Once Kismet is ready you can view all of the access points of your network. You can even figure out if any fake APs are there in your network. For further configurations, press the 'H' key, it will show all the options that are available. You can change the ones that you want or require.
|Channel highlighted in red is the most congested one. It indicates that one should reduce the load on that channel, so as to enhance the overall performance|
This is another favorite data capturing tool for network administration, formerly known as Ethereal. Now, we have a special version of Wireshark-Wireshark WiFi. It is a GUI based wireless network protocol analyzer used for network troubleshooting and analysis. It is free and available for all platforms: Linux, UNIX, Mac and Windows.
This tool captures packet data from your wireless network and lets you browse
or analyze the captured packets. The unique feature that makes this tool stand
out from the crowd is that it can
collect all TCP packets and organizes them as a conversation. Further you can view these conversations in ASCII, EBCDIC or hex format. Apart from these you can apply a filter on almost all fields, which could be done using other tools too, but you don't get as many options as you get from this one.
The best and easiest way to find Wireshark for a wireless network is to search it in the Backtrack CD. When you start this tool, it does not start capturing data at once. For capturing data click on the 'show the capture options,' which you can find on the toolbar. After that choose the wireless interface card that will be used by Wireshark WiFi for capturing the packets.
Once you have selected the interface, then simply click on the 'Start' button, and this tool starts capturing packets such as TCP, UDP, ICMP, ARP, IPX and many more. Once you have sufficient captured packets, then it's time to stop the capturing process, for this click on the 'Stop' button. Now, Wireshark WiFi will display the information about each packet i.e. source of the packet, destination of the packet, which protocol was used and some miscellaneous information about the packet.
With this information you can find out if some hacker is broadcasting too many packets for blocking your WiFi device. Then you can analyze and figure out the source from where this data is getting generated, and hence could prevent the attack.
This tool monitors several WiFi access points located across your enterprise, and helps in testing whether these access points are working properly or not. It also checks the strength of the wireless network and keeps a check on the security of the access points. For keeping a track of the network activity, it generates logs, which could be further saved as a file and used for reference in future. One of the interesting features of this tool is the GPS system.
To use this feature, you have to upload the blueprint or an image that resembles your building architecture. Then travel to the location where the access point is located, and then set the point on the map by clicking on the Set P1 or Set P2 option.
This tool works on any standard Windows machine, and requires a wireless adapter that supports NDIS_802.11. The user must be logged in through the administrator account for using this tool. You can get this tool from the PCQProfessional CD of this month.
Just follow the on screen instructions for installation. Once you are through with installation, then go to the start > Programs > WirelessMon option and launch the application.

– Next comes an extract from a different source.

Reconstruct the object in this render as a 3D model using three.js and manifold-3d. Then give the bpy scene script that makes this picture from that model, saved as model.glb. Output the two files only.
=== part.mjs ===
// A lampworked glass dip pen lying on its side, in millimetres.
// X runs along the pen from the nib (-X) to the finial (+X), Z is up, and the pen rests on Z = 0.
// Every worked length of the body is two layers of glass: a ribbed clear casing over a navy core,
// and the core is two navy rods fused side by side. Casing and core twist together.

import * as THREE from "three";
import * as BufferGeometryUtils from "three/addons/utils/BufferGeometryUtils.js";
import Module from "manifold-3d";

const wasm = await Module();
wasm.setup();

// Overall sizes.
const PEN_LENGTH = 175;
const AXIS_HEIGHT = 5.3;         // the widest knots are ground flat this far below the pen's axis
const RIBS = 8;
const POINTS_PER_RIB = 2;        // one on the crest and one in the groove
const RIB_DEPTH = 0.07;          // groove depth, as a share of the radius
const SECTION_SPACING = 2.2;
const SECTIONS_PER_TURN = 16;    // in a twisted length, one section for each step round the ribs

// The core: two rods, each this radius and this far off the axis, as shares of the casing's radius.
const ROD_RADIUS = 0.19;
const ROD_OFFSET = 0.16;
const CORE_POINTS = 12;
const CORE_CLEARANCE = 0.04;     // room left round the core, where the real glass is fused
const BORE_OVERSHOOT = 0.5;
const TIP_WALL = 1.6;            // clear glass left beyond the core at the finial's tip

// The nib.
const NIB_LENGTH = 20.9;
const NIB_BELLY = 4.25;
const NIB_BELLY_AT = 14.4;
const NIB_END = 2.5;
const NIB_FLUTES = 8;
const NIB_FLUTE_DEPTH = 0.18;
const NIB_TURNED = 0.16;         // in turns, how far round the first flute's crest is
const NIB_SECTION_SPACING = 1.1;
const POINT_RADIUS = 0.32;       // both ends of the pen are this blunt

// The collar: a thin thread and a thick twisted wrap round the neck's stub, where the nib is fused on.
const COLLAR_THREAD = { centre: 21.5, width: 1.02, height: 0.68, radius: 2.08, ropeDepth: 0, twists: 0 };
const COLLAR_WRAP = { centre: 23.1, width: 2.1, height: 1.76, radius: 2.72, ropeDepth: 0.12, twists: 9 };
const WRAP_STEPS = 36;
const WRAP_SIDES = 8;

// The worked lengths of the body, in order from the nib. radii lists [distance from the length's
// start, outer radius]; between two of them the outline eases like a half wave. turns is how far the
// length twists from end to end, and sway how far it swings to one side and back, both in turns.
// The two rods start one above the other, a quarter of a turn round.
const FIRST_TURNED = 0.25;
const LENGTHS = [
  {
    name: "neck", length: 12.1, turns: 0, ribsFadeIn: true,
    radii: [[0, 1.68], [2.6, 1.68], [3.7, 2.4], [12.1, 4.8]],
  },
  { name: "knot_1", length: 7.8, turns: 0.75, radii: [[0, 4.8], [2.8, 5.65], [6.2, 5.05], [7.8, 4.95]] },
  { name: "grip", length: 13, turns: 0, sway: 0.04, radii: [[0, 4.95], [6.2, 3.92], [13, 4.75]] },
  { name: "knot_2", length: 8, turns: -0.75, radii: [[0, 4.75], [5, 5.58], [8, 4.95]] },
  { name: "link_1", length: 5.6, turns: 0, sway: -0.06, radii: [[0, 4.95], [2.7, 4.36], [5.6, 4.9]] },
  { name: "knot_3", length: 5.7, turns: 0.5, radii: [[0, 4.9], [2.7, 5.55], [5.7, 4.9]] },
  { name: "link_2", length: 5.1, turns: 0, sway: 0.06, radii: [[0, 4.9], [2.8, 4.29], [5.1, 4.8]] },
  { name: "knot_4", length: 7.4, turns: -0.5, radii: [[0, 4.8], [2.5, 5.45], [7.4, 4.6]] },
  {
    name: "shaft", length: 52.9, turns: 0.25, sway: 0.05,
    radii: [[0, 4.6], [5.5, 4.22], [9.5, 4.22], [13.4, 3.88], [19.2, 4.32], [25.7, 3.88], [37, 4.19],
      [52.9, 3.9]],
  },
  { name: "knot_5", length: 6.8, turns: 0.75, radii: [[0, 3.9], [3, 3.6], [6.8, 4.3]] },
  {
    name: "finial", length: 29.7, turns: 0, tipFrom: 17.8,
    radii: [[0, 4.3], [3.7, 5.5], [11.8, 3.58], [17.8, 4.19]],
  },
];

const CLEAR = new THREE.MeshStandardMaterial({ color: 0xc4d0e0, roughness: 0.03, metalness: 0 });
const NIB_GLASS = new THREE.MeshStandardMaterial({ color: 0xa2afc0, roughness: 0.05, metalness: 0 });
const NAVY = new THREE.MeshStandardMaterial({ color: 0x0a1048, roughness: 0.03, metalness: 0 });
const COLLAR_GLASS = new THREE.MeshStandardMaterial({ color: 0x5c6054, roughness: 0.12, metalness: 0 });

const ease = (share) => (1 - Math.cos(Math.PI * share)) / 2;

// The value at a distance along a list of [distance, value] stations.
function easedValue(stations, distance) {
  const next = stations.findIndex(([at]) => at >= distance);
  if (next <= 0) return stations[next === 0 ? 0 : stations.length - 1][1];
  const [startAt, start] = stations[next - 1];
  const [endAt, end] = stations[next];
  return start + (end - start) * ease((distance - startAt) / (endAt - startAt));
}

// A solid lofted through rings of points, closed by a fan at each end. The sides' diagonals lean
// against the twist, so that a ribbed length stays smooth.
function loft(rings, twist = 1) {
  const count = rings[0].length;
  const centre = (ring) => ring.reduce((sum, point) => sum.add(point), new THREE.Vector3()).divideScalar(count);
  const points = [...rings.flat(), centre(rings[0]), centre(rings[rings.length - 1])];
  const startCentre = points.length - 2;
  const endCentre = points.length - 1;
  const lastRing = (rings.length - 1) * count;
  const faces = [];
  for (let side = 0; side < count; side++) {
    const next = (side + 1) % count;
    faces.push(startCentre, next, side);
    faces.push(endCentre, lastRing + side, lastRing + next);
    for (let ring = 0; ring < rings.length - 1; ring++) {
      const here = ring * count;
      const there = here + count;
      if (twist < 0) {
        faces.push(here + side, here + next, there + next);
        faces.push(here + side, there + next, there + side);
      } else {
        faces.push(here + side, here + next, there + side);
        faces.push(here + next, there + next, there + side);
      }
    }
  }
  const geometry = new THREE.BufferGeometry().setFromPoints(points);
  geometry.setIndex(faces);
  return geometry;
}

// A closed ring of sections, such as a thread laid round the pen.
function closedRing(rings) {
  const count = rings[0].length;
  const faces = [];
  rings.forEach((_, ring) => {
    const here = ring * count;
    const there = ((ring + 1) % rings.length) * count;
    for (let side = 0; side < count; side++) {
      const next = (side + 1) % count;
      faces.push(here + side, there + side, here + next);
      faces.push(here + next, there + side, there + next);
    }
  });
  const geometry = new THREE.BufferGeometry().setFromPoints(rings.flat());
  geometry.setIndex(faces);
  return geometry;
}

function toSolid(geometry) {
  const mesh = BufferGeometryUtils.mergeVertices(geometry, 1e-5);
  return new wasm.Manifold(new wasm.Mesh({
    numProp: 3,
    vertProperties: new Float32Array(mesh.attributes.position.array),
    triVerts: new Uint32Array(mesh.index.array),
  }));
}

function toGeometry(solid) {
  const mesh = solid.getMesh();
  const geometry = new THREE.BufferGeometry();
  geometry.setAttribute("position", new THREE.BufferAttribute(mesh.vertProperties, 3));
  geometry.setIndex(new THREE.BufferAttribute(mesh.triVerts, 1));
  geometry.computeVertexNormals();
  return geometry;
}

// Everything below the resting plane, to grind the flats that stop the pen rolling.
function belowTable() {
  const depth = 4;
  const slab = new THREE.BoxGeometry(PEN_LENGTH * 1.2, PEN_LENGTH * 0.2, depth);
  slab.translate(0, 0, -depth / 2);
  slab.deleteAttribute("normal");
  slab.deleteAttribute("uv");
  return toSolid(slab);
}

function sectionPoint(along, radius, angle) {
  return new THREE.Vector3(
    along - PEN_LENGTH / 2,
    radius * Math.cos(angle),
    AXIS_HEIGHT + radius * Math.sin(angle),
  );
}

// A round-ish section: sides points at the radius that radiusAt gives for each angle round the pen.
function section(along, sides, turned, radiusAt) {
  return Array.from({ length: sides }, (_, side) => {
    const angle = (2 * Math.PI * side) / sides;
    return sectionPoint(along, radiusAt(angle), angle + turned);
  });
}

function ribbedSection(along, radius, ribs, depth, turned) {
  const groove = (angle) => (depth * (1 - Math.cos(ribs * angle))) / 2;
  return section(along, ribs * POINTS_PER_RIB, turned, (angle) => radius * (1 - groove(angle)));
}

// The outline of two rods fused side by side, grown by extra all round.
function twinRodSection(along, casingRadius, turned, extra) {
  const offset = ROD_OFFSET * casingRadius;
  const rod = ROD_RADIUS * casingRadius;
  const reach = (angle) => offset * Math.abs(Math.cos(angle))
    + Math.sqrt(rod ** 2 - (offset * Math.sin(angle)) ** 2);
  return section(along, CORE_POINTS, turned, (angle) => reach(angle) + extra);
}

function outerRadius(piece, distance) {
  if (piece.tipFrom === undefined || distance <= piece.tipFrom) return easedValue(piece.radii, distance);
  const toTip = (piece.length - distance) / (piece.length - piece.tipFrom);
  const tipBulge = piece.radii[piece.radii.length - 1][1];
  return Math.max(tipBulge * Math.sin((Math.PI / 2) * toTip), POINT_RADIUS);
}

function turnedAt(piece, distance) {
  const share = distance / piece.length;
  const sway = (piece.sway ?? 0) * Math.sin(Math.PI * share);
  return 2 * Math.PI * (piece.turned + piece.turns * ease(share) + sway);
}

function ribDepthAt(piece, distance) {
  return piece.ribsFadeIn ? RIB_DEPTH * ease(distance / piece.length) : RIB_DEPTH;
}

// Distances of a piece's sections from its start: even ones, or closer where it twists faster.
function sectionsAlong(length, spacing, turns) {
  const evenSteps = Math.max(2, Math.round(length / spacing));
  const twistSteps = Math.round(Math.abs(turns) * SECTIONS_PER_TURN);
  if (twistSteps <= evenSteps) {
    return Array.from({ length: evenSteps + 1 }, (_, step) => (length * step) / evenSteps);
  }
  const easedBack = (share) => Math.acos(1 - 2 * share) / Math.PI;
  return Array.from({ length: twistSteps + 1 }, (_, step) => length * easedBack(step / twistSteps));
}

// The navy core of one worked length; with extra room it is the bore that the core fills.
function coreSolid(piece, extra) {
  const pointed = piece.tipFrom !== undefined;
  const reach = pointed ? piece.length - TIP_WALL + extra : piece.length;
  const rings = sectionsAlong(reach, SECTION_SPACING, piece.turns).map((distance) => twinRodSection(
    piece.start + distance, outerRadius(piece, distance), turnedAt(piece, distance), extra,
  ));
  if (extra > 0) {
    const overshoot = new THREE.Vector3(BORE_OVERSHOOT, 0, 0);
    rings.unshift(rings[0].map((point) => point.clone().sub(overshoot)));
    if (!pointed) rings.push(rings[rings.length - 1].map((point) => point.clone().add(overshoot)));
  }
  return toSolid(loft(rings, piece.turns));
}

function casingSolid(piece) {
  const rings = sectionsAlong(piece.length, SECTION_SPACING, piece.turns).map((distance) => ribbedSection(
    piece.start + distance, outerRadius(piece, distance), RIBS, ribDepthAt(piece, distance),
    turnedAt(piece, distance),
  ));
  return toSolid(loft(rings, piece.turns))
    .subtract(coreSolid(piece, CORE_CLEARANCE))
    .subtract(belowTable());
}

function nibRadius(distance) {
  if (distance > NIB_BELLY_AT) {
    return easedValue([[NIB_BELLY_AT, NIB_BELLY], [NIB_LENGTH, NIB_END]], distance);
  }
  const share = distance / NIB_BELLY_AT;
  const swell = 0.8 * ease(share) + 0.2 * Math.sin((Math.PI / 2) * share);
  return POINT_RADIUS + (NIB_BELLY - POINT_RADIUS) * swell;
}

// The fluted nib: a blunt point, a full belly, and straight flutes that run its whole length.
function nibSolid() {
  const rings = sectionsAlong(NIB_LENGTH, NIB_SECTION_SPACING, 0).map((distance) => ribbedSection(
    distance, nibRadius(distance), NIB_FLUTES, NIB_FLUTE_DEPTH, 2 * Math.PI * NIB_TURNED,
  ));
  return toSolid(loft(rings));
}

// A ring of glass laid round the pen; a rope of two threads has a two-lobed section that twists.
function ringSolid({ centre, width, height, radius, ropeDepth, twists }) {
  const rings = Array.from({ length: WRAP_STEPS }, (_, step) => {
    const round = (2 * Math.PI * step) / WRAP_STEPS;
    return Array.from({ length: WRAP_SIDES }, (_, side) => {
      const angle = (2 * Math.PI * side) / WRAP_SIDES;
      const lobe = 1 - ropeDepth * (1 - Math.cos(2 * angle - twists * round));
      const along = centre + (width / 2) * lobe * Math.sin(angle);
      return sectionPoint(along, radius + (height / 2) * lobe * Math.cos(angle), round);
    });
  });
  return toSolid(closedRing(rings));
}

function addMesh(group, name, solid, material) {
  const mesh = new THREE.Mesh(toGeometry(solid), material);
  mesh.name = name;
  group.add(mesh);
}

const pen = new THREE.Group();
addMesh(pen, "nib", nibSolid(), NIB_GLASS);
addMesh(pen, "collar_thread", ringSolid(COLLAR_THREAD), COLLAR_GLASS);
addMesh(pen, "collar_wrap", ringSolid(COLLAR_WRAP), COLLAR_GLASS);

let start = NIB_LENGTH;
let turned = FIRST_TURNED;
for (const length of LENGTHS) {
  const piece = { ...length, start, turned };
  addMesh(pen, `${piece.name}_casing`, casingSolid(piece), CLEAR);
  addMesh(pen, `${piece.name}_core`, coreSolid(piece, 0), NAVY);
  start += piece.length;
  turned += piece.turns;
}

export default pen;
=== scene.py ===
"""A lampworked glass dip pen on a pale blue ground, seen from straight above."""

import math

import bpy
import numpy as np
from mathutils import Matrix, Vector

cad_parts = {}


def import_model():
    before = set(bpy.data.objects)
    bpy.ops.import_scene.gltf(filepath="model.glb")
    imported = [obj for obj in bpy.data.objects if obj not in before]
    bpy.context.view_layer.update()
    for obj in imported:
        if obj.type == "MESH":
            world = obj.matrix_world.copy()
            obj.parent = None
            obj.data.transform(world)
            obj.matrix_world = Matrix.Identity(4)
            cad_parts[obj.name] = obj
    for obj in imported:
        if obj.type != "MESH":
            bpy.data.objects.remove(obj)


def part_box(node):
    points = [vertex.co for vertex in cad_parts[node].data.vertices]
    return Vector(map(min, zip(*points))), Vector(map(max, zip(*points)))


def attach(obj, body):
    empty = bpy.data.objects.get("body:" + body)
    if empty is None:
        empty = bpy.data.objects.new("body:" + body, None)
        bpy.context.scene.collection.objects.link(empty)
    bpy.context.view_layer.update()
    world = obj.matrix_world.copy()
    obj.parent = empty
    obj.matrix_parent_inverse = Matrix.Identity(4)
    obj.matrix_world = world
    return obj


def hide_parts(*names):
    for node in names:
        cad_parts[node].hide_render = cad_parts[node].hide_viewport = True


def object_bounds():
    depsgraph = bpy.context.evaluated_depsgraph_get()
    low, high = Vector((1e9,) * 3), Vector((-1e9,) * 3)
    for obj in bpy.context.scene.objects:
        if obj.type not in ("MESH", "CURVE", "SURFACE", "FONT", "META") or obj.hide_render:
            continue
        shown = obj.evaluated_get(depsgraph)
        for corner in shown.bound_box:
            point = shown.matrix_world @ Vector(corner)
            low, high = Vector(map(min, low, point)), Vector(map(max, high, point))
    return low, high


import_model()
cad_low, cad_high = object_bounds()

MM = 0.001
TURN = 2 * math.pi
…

A window displaying all the necessary information about the nearby access points such as the SSID, Mac address, strength in dBm unit, authentication type , frequency, channel, and GPS signal will pop up.

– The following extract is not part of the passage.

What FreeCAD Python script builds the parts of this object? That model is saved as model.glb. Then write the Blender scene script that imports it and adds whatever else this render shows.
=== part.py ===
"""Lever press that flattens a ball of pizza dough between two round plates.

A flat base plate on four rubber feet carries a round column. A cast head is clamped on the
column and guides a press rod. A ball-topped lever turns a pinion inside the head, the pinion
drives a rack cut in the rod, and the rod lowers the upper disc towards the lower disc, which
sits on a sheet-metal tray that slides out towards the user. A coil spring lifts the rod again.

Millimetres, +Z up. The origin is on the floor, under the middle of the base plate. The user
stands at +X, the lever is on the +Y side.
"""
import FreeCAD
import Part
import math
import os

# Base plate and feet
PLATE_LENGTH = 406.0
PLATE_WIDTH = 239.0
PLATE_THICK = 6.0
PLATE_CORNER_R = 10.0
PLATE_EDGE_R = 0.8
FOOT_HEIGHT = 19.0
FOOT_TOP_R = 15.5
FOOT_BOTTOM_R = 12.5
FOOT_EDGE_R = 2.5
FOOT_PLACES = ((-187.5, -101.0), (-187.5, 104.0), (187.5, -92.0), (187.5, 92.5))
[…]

This tool detects all the wireless APs which follow 802.11 a/b/g standards and gathers information about them. This tool can be installed on any system having Windows 98 or above.
You pick up any scrape laptop, which supports monitor mode and has a WiFi adapter, and this tool will automatically start scanning of all the access points, even those running on different channels and groups them accordingly. This grouping helps you in identifying which all channels are overcrowded, and hence need re-configuration etc.
For installation, double click on the 'Net Stumbler' icon and follow the onscreen instructions. For launching this application, select the start > programs > Net stumbler option. Scanning of the wireless access points must begin automatically,but if it doesn't happen then click on the 'play' button provided in the tool bar to start the scanning.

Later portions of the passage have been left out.